If I'm not mistaken Algebraic already suffers from this kind of "This replacement hijacking".

alias List(T)=Algebraic!(Tuple!(),Tuple!(T,std.variant.This*));

List!(List!(int)) // not a list of list of int, is it?

On 06/10/2015 01:52 AM, Andrei Alexandrescu wrote:
> On 6/9/15 4:43 PM, Idan Arye wrote:
>>
>> The `This*` here is not mapped to `Algebraic!(Tuple!(),Tuple!(T,This*))`
>> - it's mapped to the closest containing tuple, `Tuple!(T,This*)`. This
>> means that the tail is not a list - it's a head and a tail. The list is
>> either empty or infinite.
>>
>> At any rate, I think this feature is useful enough even if it doesn't
>> support such use cases.
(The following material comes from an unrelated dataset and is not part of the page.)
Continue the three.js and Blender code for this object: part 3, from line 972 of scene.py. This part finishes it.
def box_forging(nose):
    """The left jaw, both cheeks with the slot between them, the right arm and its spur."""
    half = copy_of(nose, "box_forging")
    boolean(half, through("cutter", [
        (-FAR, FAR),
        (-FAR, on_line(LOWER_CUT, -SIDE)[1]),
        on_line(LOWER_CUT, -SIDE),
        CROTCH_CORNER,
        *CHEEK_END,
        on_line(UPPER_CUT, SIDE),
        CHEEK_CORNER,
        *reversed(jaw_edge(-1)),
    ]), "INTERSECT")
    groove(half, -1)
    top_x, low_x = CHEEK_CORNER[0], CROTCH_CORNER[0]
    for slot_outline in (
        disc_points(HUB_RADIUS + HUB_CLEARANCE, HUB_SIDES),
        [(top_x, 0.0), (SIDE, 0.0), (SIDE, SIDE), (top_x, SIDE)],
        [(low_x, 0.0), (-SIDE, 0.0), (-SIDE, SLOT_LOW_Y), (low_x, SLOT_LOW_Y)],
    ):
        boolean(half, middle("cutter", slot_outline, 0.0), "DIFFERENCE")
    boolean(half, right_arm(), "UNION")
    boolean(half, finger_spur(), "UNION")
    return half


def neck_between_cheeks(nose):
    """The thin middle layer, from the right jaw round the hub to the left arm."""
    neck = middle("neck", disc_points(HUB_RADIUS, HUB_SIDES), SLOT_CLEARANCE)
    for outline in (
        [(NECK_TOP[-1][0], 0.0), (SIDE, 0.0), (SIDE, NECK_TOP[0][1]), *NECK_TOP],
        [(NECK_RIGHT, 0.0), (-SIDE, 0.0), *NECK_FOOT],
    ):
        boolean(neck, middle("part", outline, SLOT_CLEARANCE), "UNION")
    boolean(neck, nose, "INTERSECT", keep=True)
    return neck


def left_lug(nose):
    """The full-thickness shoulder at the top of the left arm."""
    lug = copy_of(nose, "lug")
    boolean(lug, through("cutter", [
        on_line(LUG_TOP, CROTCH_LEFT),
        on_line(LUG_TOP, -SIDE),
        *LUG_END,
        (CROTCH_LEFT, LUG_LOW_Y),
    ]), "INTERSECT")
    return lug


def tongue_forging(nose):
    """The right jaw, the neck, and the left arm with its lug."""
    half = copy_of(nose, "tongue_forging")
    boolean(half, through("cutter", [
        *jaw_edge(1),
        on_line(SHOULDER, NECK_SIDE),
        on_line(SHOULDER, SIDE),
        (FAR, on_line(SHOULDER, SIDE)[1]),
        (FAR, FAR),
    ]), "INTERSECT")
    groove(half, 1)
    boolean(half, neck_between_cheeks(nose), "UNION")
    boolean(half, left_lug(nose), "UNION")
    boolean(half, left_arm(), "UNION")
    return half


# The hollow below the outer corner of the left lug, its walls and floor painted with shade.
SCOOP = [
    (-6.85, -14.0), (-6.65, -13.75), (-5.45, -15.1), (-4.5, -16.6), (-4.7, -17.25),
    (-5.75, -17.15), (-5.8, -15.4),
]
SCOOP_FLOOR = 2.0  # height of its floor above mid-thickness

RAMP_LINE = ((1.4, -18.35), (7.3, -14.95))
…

You can always declare a list as a regular
>> struct...
>
> Way ahead of you :o). Algebraic would use std.variant.This, whereas
> Tuple would use std.typecons.This. So you get to choose. -- Andrei

I generally assume that the same identifier in the same scope of the same code snippet refers to the same symbol, but sure, this avoids this specific problem, but not others.
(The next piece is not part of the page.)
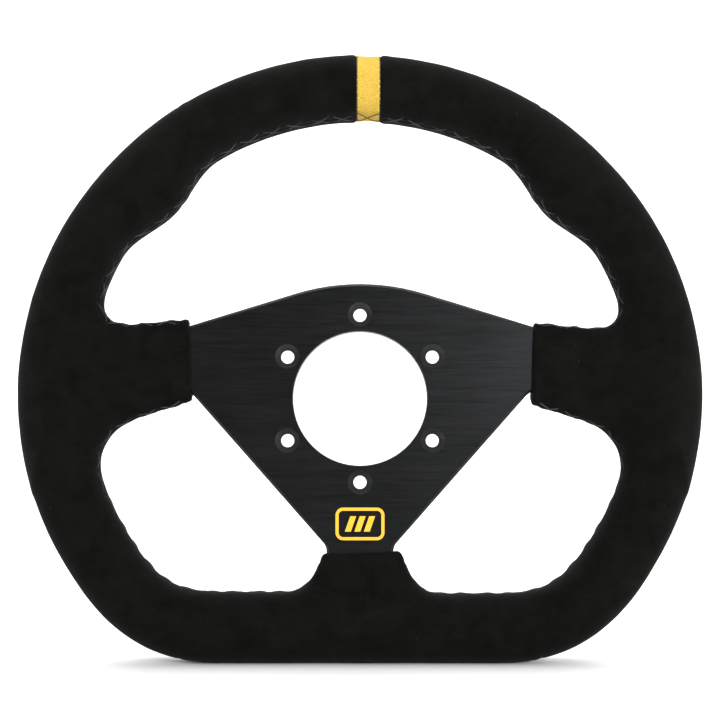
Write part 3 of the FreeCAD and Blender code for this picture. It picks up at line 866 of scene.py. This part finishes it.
def build_wheel():
    suede = suede_material("black_suede", (0.0018, 0.0018, 0.0016), (0.0044, 0.0043, 0.0038),
                           grey(0.03), 0.03, grey(0.8), 0.05)
    yellow = suede_material("yellow_suede", (0.44, 0.292, 0.046), (0.485, 0.322, 0.054), (0.60, 0.45, 0.18),
                            0.04, (1.0, 0.9, 0.6), 0.10)
    thread = thread_material("dark_thread", grey(0.014), grey(0.034))
    seam_thread = thread_material("brown_seam_thread", (0.010, 0.005, 0.002), (0.024, 0.012, 0.004))
    drawn = metal_material("drawn_aluminium", (0.60, 0.61, 0.62), 0.35)
    plain = metal_material("rivet_aluminium", (0.66, 0.66, 0.66), 0.4)

    lines = lace_lines()
    skin = make_skin(lines)
    left_edge, right_edge = MARKER_EDGES

    def in_left(c):
        return c.x < (left_edge if c.z > MARKER_ZONE else 0)

    def in_marker(c):
        return c.z > MARKER_ZONE and left_edge < c.x < right_edge

    def in_right(c):
        return c.x > (right_edge if c.z > MARKER_ZONE else 0)

    for name, test in (("cover_left", in_left), ("cover_right", in_right)):
        piece = part_of_skin(skin, "suede_" + name, test)
        finish_piece(piece, suede, "suede", name)
    strip = part_of_skin(skin, "suede_marker", in_marker)
    finish_piece(strip, yellow, "marker", "centre_marker")
    skin.free()

    foam = make_foam()
    finish_piece(foam, foam_material(), "foam", "rim_foam")

    for name, line in lines.items():
        finish_piece(make_lacing(name + "_thread", line), thread, "thread", name)
    finish_piece(make_marker_lacing(), thread, "thread", "lacing_marker")
    for name, x in (("marker_seam_left", left_edge), ("marker_seam_right", right_edge)):
        finish_piece(make_marker_seam(name + "_thread", x), seam_thread, "thread", name)

    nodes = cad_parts
    paint(nodes["spoke_plate"], plate_material())
    paint(nodes["badge"], ink_material())
    paint(nodes["rim_hoop"], drawn)
    paint(nodes["hoop_joiner"], drawn)
    for name, node in nodes.items():
        if name.startswith("rivet_"):
            paint(node, plain)


# ------------------------------------------------------------ floor, light and camera

def white_material(name, brightness, glow):
    mat, tree, shader = material(name, Roughness=0.9)
    shader.inputs["Base Color"].default_value = (*grey(brightness), 1)
    shader.inputs["Emission Color"].default_value = (1, 1, 1, 1)
    shader.inputs["Emission Strength"].default_value = glow
    return mat


def make_stage():
    """Pale floor under the wheel that curves up into a pale wall behind it."""
    floor_z = cad_box[0].z
    wall_y = 0.75
    bend = 0.35
    half_width = 2.6
    bend_steps = 16
    profile = [(-1.6, floor_z)]
    for step in range(bend_steps + 1):
        turn = math.pi / 2 * step / bend_steps
        profile.append((wall_y - bend + bend * math.sin(turn), floor_z + bend - bend * math.cos(turn)))
    profile.append((wall_y, floor_z + 2.4))
    verts, faces = [], []
    for y, z in profile:
        verts += [(side * half_width / MM, y / MM, z / MM) for side in (-1, 1)]
    for index in range(len(profile) - 1):
        a = index * 2
        faces.append((a, a + 1, a + 3, a + 2))
    stage = new_object("studio_floor", verts, faces)
    paint(stage, white_material("pale_paper", 0.86, 0.0))


def add_light(name, place, aim, width, height, power):
    data = bpy.data.lights.new(name, "AREA")
    data.shape = "RECTANGLE"
    data.size = width
    data.size_y = height
    data.energy = power
    light = bpy.data.objects.new(name, data)
    light.location = place
    direction = Vector(aim) - Vector(place)
    light.rotation_euler = direction.to_track_quat("-Z", "Y").to_euler()
    bpy.context.collection.objects.link(light)


def make_lights():
    add_light("key", (-0.85, -1.05, 0.60), (0, 0, 0), 0.9, 0.9, 5.5)
    add_light("fill", (1.05, -0.9, 0.35), (0, 0, 0), 0.8, 1.1, 4)
    add_light("glint", (0.55, -1.20, 0.30), (0, 0, 0), 0.2, 0.3, 13)
    add_light("overhead", (0, -0.1, 1.5), (0, 0, 0), 1.6, 1.2, 1.5)
    add_light("backdrop", (0, 0.15, 1.3), (0, 0.75, 0.2), 2.4, 0.5, 20)
    world = bpy.data.worlds.new("studio")
    bpy.context.scene.world = world
    world.use_nodes = True
    world.node_tree.nodes["Background"].inputs["Color"].default_value = (1, 1, 1, 1)
    world.node_tree.nodes["Background"].inputs["Strength"].default_value = 0.75


def make_camera():
    """Square to the plate, a little below the hub, with the framing raised by the lens shift."""
    distance = 0.450
    height = -0.032
    view_width = 0.300
    view_centre = 0.016
    data = bpy.data.cameras.new("camera")
    data.sensor_width = 36
    plate_front = PLATE_LOW[1] * MM
    data.lens = 36 * distance / view_width
    data.shift_y = (view_centre - height) / view_width
    data.clip_start = 0.01
    camera = bpy.data.objects.new("camera", data)
    camera.location = (0, plate_front - distance, height)
    camera.rotation_euler = (math.pi / 2, 0, 0)
    bpy.context.collection.objects.link(camera)
    bpy.context.scene.camera = camera


build_wheel()
make_stage()
make_lights()
make_camera()
bpy.context.scene.view_settings.view_transform = "Standard"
On Tuesday, 9 June 2015 at 23:48:05 UTC, Timon Gehr wrote:
> 'This' is a cute hack, but it doesn't replace a proper template fixpoint operator.

Could you explain this a bit more, maybe using some pseudo-D for your proposed template fixpoint operator? Thanks.

I don't think I'd need such a thing for the JSON AST example, since it isn't parameterized by type. There, the D mapping looks clumsy because, as Andrei noticed, the 'fields' are not named. If you map the OCaml straight to D you get something like what I write below, and you want both the Kind and the internal structure to be non-private so you can write functions which work on them. It's the same as tagged unions/variants in other languages but so much easier to use.

enum Kind {
  Bool,
  Number,
  String,
  Null,
  Array,
  Object
}

alias JSON = JSONStruct *;

struct JSONStruct {
public:
  Kind kind;
  union {
    bool jsonBool;
    double jsonNumber;
    string jsonString;
    JSON[] jsonArray;
    JSON[string] jsonObject;
  }

  this(Kind kind, bool jsonBool)
  in { assert(kind == Kind.Bool); }
  body {
    kind = Kind.Bool;
    this.jsonBool = jsonBool;
  }

  this(Kind kind, double jsonNumber)
  in { assert(kind == Kind.Number); }
  body {
    kind = Kind.Number;
    this.jsonNumber = jsonNumber;
  }

  this(Kind kind, string jsonString)
  in { assert(kind == Kind.String); }
  body {
    kind = Kind.String;
    this.jsonString = jsonString;
  }

  this(Kind kind)
  in { assert(kind == Kind.Null); }
  body {
    kind = Kind.Null;
  }

  this(Kind kind, JSON[] jsonArray)
  in { assert(kind == Kind.Array); }
  body {
    kind = Kind.Array;
    this.jsonArray = jsonArray;
  }

  this(Kind kind, JSON[string] jsonObject)
  in { assert(kind == Kind.Object); }
  body {
    kind = Kind.Object;
    this.jsonObject = jsonObject;
  }
}

On 06/10/2015 05:52 PM, Brian Rogoff wrote:
> On Tuesday, 9 June 2015 at 23:48:05 UTC, Timon Gehr wrote:
>> 'This' is a cute hack, but it doesn't replace a proper template
>> fixpoint operator.
>
> Could you explain this a bit more, maybe using some pseudo-D for your
> proposed template fixpoint operator? Thanks.
> ...


import std.typecons, std.variant;

alias List(T)=Algebraic!(Tuple!(),Tuple!(T,List!T*));

void main(){
    List!int l;
}

The following error message is the reason why the 'This' hack is necessary:

tt.d(3): Error: template instance Algebraic!(Tuple!(), Tuple!(int, List!int*)) recursive template expansion
tt.d(6): Error: template instance tt.List!int error instantiating

The simple solution is to just not have this error. The code can easily be given an unambiguous meaning.